Oui, je crois que c'est inhérent à l'être humain, on s'arrange toujours. Il y a aussi la question du mensonge quotidien. Enfin ça, ce n'est pas tout à fait dans la pièce, mais on peut mentir sur des choses complètement idiotes. Comme de dire qu'on est venu en vélo, alors qu'on est venu en métro. Mais pourquoi on dit ça ? Qu'est-ce que ça change ? En effet, ce ne sont pas des grands méchants, mais tout le monde se trahit un peu et en même temps, il y a de l'amour partout. C’est-à-dire que ces petites trahisons sont aussi là, parce qu'ils s'aiment les uns les autres et qu'ils ne veulent pas se faire mal. Donc c'est presque pire ou en tout cas ça ne fait pas mal là où on pense. C'est assez étrange.

Vous êtes rare au théâtre, pour quelles raisons ?

C'est dur pour la vie le théâtre. C'est dur pour la vie quand on a une vie de famille, des enfants. Jouer à 21h presque tous les soirs pendant deux mois, c'est compliqué.

C'est ce qui vous a fait craquer le théâtre ?

Pas du tout. Non, je m'y suis un peu refusé. D'abord parce que, en fait, je viens quand même d'une famille qui travaille dans le spectacle. J'avais des grands-pères comédiens et une grand-mère aussi. Personne ne m'a poussé là en fait et puis par la force des choses, après, j'ai commencé à faire des castings pour jouer des petits rôles, etc. 

"J'étais assez heureux sur un plateau, mais je n'envisageais pas d'en faire un métier."

Swann Arlaud

à franceinfo

Avec le temps et par la force des choses, j'ai compris ce que ça voulait dire, ce métier.

Qu'est-ce qu'ont changé les deux films Ni le ciel, ni la terre et Les anarchistes ?

Ce sont des rôles. Elle est là, la chose difficile pour ce métier, c'est qu'en fait, a priori, on met des années avant de pouvoir vraiment le faire. Avoir un jour, deux jours, trois jours sur un truc et avoir quelques phrases à dire, en fait, c'est une torture. Il n'y a rien de plus difficile et on ne peut pas vraiment déployer quelque chose. C'est vrai que c'est une année comme ça où les deux films ont été à la Semaine de la critique à Cannes. Est-ce que s'il n'y avait pas eu ces films-là, j'aurais quand même fait Petit paysan ? Je n’en sais rien, peut-être, peut-être pas.

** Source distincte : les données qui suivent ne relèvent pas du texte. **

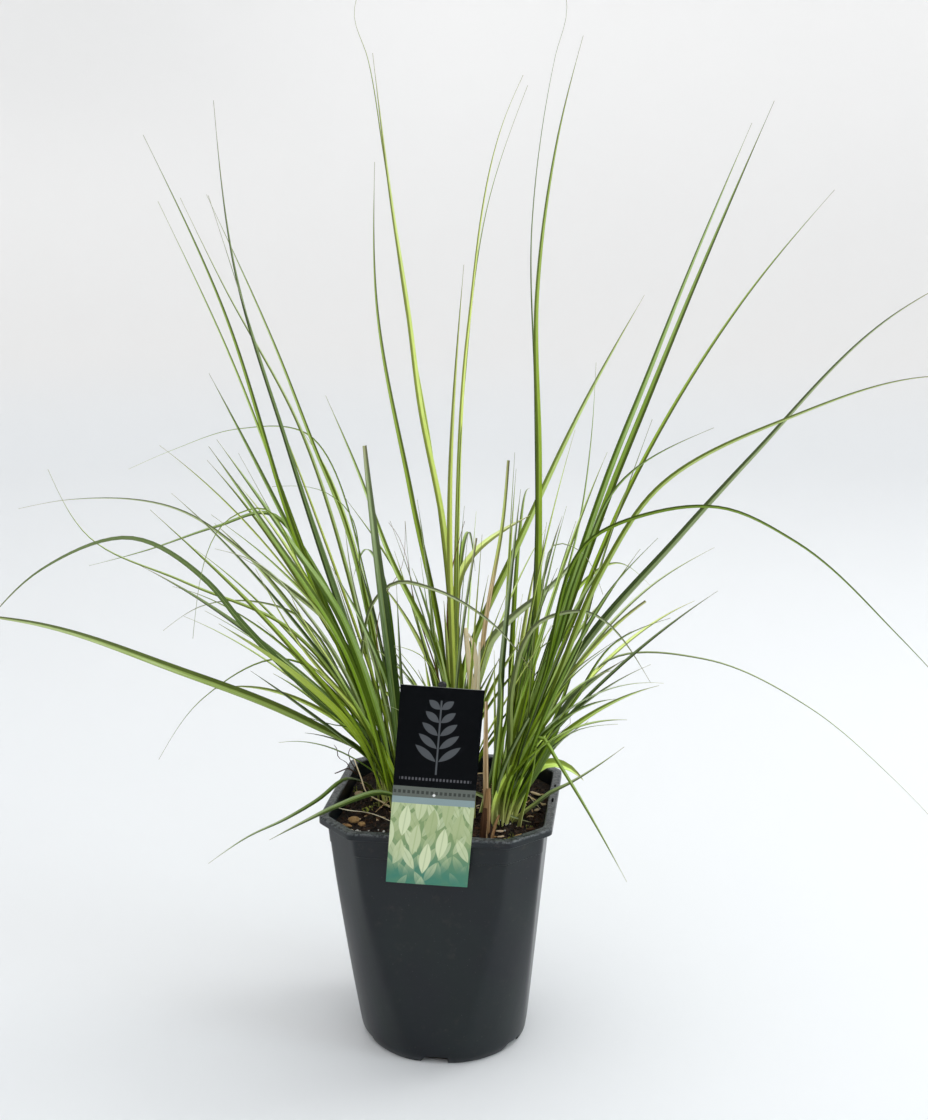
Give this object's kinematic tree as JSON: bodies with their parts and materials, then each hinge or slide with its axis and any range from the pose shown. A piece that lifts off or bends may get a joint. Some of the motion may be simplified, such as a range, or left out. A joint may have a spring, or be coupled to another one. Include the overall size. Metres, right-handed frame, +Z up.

De passer sous le feu des projecteurs, grâce à un film aussi fort que Petit paysan où vous représentez des gens qui n'ont pas la voix de s'exprimer, est-ce que ça donne une fierté ?

Ce qui est puissant, en fait, c'est ce qui nous est rendu. Je me souviens, on avait fait une avant-première à Saint-Dizier, près de là où la famille d'Hubert Charuel habite. On avait fait une projection là-bas où il y avait beaucoup de monde et notamment beaucoup de paysans, de gens qui ne vont pas forcément très souvent au cinéma. Leurs émotions à eux - qui viennent nous serrer la pince, nous prendre dans les bras et nous dire merci - c'est de recevoir ça qui est très fort. Je ne sais pas si c'est de la fierté, mais en tout cas, c'est de la joie, c'est du partage et c'est de se dire que tiens, si ça se trouve, en fait, ça sert un peu peut-être à quelque chose. La question du sens et de l'utilité de ce qu'on fait, elle questionne parfois.

Dans cette pièce de théâtre de Harold Pinter, ce qui est fort, c'est l'équilibre qu'il y a entre les hommes et les femmes. Vous avez toujours défendu les femmes. Quand il y a eu le mouvement MeToo, vous avez porté le ruban blanc. Ça aussi, c'est important dans une pièce de théâtre de faire attention à ça ?

C'est marrant parce que ça, on l'a beaucoup questionné parce qu'il y a quand même deux mecs et une femme. C'est quand même une autre époque, ça a été écrit dans les années 70 et donc ce sont des hommes de cette époque-là. 

"Harold Pinter était très engagé, très militant, et parfois, je me suis posé la question de savoir si la pièce n'était pas un peu misogyne."

Swann Arlaud

à franceinfo

Donc on a cherché et en effet, dans certaines phrases et certaines choses, c'est assez simple et discret, mais quand on veut bien creuser, on se rend bien compte de ce qu'il a essayé de montrer.